#### Data shown

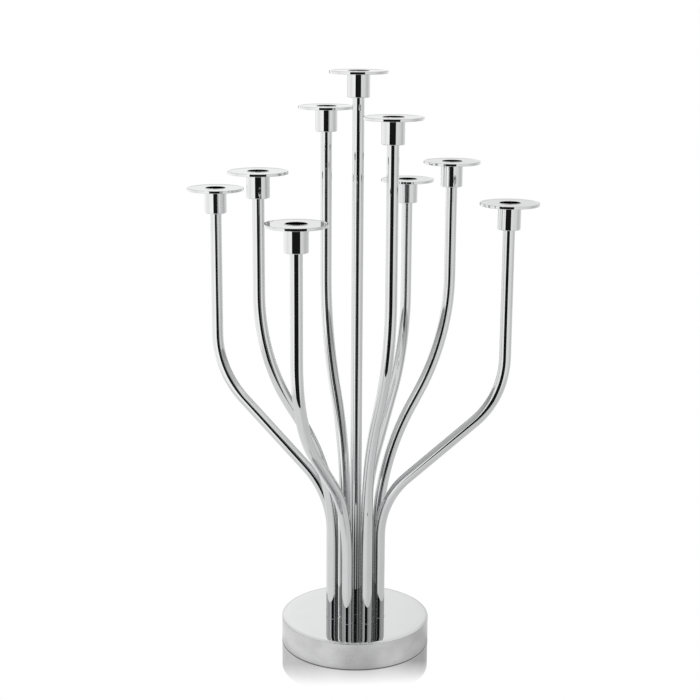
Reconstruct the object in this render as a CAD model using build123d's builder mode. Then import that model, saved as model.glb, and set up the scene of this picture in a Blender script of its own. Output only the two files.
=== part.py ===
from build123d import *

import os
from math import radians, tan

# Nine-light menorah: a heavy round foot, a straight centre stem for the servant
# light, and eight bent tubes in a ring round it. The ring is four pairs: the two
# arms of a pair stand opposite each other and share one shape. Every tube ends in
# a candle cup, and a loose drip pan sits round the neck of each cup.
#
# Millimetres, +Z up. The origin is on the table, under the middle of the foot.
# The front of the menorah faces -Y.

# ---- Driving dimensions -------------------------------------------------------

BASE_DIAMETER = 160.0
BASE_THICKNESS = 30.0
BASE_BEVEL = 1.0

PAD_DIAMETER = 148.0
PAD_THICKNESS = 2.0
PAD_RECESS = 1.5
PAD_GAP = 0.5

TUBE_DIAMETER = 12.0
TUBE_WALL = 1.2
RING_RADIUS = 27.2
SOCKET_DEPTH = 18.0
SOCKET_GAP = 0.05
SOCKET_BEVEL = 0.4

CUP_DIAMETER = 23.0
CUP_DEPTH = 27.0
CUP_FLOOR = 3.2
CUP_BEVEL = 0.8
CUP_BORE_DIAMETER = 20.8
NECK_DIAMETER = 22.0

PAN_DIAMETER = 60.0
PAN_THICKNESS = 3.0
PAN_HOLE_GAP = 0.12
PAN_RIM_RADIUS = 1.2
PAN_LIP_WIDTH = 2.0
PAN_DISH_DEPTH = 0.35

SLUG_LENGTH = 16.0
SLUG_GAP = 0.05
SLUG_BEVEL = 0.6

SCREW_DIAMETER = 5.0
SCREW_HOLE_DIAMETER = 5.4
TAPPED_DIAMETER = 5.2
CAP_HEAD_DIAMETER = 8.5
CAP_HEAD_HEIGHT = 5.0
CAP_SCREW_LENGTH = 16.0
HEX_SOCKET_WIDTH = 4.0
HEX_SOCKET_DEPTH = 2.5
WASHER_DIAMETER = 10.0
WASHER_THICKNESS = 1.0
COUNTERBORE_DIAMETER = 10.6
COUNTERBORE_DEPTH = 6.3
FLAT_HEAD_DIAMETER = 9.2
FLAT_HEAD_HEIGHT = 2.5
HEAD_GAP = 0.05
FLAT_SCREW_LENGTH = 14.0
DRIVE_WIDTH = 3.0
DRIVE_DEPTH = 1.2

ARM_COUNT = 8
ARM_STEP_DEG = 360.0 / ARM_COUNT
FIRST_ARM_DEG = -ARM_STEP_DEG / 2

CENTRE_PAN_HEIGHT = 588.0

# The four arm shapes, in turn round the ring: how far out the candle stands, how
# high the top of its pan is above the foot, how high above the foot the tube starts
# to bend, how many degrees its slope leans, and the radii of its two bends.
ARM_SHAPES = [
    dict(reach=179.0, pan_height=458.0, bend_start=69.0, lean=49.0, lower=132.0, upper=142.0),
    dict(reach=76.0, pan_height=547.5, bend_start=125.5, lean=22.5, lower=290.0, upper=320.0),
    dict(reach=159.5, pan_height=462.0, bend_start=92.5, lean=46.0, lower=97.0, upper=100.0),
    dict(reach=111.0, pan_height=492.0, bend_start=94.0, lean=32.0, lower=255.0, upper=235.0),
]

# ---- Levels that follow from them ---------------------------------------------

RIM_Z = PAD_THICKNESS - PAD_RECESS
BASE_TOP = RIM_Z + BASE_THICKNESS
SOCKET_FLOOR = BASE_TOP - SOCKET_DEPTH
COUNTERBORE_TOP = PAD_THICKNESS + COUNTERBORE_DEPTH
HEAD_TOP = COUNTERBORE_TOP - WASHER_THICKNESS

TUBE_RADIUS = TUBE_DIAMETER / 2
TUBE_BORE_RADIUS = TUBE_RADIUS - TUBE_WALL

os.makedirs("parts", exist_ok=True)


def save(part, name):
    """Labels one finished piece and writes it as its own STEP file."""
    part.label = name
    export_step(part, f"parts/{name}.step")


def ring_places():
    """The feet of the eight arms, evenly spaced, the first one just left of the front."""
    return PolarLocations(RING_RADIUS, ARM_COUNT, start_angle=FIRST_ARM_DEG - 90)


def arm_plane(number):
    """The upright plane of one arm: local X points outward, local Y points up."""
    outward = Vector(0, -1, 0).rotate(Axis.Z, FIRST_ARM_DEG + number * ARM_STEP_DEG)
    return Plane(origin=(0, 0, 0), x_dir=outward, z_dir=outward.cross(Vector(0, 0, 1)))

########

Exercise directions: From the opening line of the data above through the line that contains "from math import radians, tan", please print each line as it stands and only those lines.

Task result:
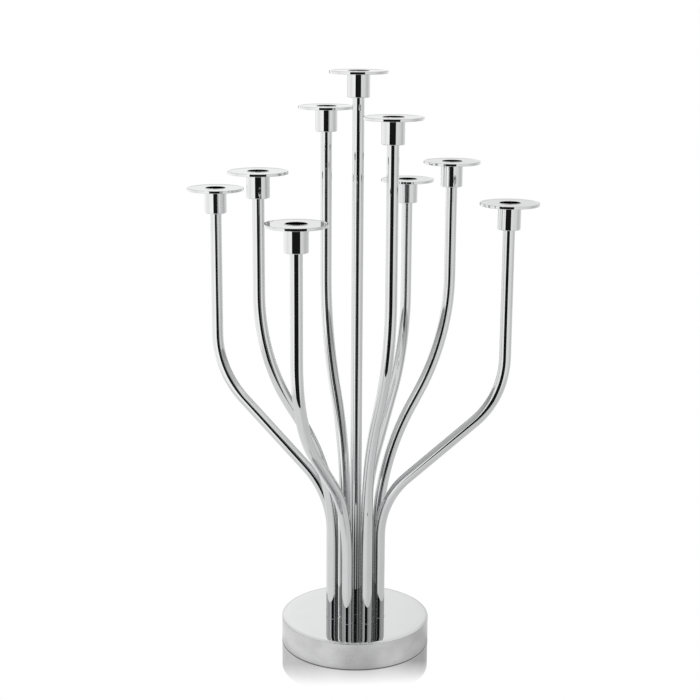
Reconstruct the object in this render as a CAD model using build123d's builder mode. Then import that model, saved as model.glb, and set up the scene of this picture in a Blender script of its own. Output only the two files.
=== part.py ===
from build123d import *

import os
from math import radians, tan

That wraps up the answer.